OK first up: Forest Whittaker for Oscar. He brings Idi Amin to mad, passionate life. Everything that is fascinating about Amin in this movie is because of Whittaker's superb performance. However, I have some pretty major problems with the movie itself.
This is basically just one more movie about Africa in which a white character is the lead. A young white doctor leads us into the world of Uganda and Idi Amin, when the President makes him his personal physician.
This could be acceptable if the white character was as interesting as - or more interesting than - Idi Amin himself. He's not. To make things worse, he's not even real. The movie is based on a novel for which the character was invented.

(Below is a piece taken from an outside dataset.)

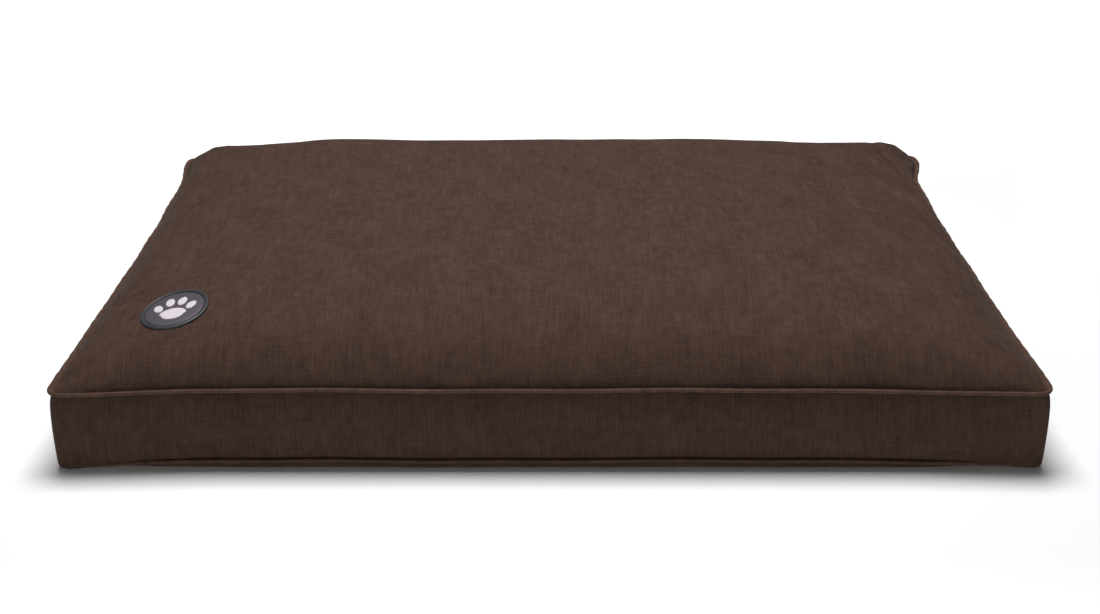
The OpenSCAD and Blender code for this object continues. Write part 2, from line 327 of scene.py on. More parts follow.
grid_index = np.arange(n_grid).reshape(ny + 1, nx + 1)
band_index = np.array([band_row(row) for row in range(band_rows + 1)])
top_faces = quads(grid_index)
base_faces = quads(n_grid + grid_index[::-1])
band_faces = quads(joined(band_index))


def new_mesh(name, points, faces, edges=()):
    mesh = bpy.data.meshes.new(name)
    mesh.from_pydata([tuple(map(float, p)) for p in points], list(edges), faces)
    mesh.polygons.foreach_set("use_smooth", [True] * len(mesh.polygons))
    mesh.update()
    return mesh


def new_piece(name, mesh):
    piece = bpy.data.objects.new(name, mesh)
    bpy.context.scene.collection.objects.link(piece)
    return piece


def settle(points, frames=24, cap=14 * MM):
    """Settles the cover by cloth simulation. The pad presses it out and holds its shape,
    the piping holds the seams, and spare cloth near the corners gathers into puckers."""
    cloth = new_piece("cloth", new_mesh("cloth", points, top_faces + base_faces + band_faces))
    cloth.shape_key_add(name="start")
    cut = cloth.shape_key_add(name="cut")
    normals = np.array([v.normal for v in cloth.data.vertices])
    x, y = points[:, 0], points[:, 1]
    near_seam = np.exp(-(np.minimum(*(cover_half - np.abs(points[:, :2])).T) / (50 * MM)) ** 2)
    spare = 1.5 * MM * gathers(x, y, 24 * MM) * corner_reach(x, y, 150 * MM) * near_seam
    cut.data.foreach_set("co", (points + normals * spare[:, None]).ravel())
    weight = np.full(len(points), 0.25)
    weight[:n_grid] = 0.12
    weight[n_grid:2 * n_grid] = 0.6
    weight[rim] = 0.85
    weight[n_grid + rim] = 0.95
    hold = cloth.vertex_groups.new(name="hold")
    for level in np.unique(weight):
        hold.add(np.flatnonzero(weight == level).tolist(), float(level), "REPLACE")
    cloth_modifier = cloth.modifiers.new("Cloth", "CLOTH")
    cs = cloth_modifier.settings
    cs.quality = 5
    cs.mass = 0.15
    cs.tension_stiffness = cs.compression_stiffness = 25
    cs.shear_stiffness = 8
    cs.bending_stiffness = 0.15
    cs.tension_damping = cs.compression_damping = cs.shear_damping = 8
    cs.use_pressure = True
    cs.uniform_pressure_force = 2.0
    cs.vertex_group_mass = "hold"
    cs.pin_stiffness = 0.6
    cs.rest_shape_key = cut
    cs.effector_weights.gravity = 0
    cloth_modifier.point_cache.frame_start = 1
    cloth_modifier.point_cache.frame_end = frames
    scene = bpy.context.scene
    for number in range(1, frames + 1):
        scene.frame_set(number)
    settled = cloth.evaluated_get(bpy.context.evaluated_depsgraph_get()).to_mesh()
    found = np.empty(len(points) * 3, np.float32)
    settled.vertices.foreach_get("co", found)
    scene.frame_set(1)
    bpy.data.objects.remove(cloth)
    move = found.reshape(-1, 3).astype(float) - points
    size = np.linalg.norm(move, axis=1)[:, None]
    return points + move * np.minimum(1, cap / np.maximum(size, 1e-9))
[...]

When he is on screen, Forest Whitaker is mesmerizing as Amin. The young fellow who plays the doctor is sort of bland, but we follow his exploits instead.
For a couple of years I have been trying to find a good book on Africa written by an African. I have found a number of books by white journalists and white soldiers on how the poor naive Africans were suppressed by the cunning colonialists. It seems to be either that or "the story of my white childhood in Africa amongst the white colonialists and their darkie servants." (see Wah Wah for a recent film version of that all too common story.)
It drives me to distraction. I was OK with the movie when I thought it was at least based on reality, but goddamn it! Idi Amin is a fascinating and contradictory character! Why not make a movie ABOUT HIM, rather than having him as a scary boogey-man in some fictional Scottish kid's OE?
It doesn't seem that far removed from characterising the entire Orient as either Fu Manchu or Charlie Chan (though at least we didn't get a Swede in blackface playing Idi Amin - those two aforementioned characters have yet to be played by anyone who's actually Asian, let alone Chinese).
An analogy for me is the Hellboy movie, where it was apparently felt that we needed a "normal" character to take us into the world of the BPRD. It seems to me that to the people who make movies like The Last King of Scotland, African people are considered as unknowable as the Beast of the Apocalypse (even if they like pancakes and everything).
Africa has been independent for FORTY YEARS. Enough with the colonialist perspective already! I can only think of 2 exceptions in recent history: Tsotsi and Hotel Rwanda. The former is an African movie in the Zulu language about a youth gang, so it would have been very strange if it had a white lead character. The latter is based on a true story.
Go see the movie. It's well made and entertaining, and I reckon movies like this unconsciously expose a subtle racism that many of us deny. It gives us something to think about, and hoipefully to challenge.
Or maybe you could go to the video store and rent the dvd of JSA - Joint Security Area. It's a Korean thriller about the murder of two North soldiers on the border of the North and South. The case is being investigated by a neutral Swiss and Swedish team, lead by a half-Korean woman born and raised in Switzerland who is visiting her father's homeland for the first time. To say more about the plot would be wrong, but rest assured that this is a movie that resolves the plot without pyrotechnics and does not devolve -as most Hollywood thrillers seem to - into either a chase movie or a slasher flick. Go. Rent. Enjoy.
Posted by pearce at February 16, 2007 9:11 PMI think your point is subtly acknowledged in the film in the scene near the end when Amin exposes Garrigan's naivety by questioning him on his expectations of Africa.
Yes it is a 'White man in Africa' movie but I think it is atypical of the genre if it can be called that.
Every white person should read Of Water and the Soirit by Malidoma Some.
Oops. Spirit.
Posted by: billy at February 17, 2007 12:06 PMsamm: True, and I also think the movie quite explicitly states what it is in the scene (also in the trailer) where the other doctor says "You must tell the world what Amin in, and they will believe you because you are white!"
It might be atypical in some ways, but it is all too typical in one very annoying way: the audience never really gets to "know" any of the black characters, while the white lead is fully characterized.
Posted by: Pearce at February 19, 2007 7:34 AMYeah, true that.
Posted by: Samm at February 20, 2007 1:15 AMI was just about to recomend that, as an antidote to the white-man stories, it'll be worth watching Tsotsi and/or Hotel Rwanda.
Then I realised you'd already mentioned them in your post.
So I will say no more.
Posted by: Scott A at February 20, 2007 6:50 PMOther points aside, it was good to see Gillian Anderson is still as hot as ever!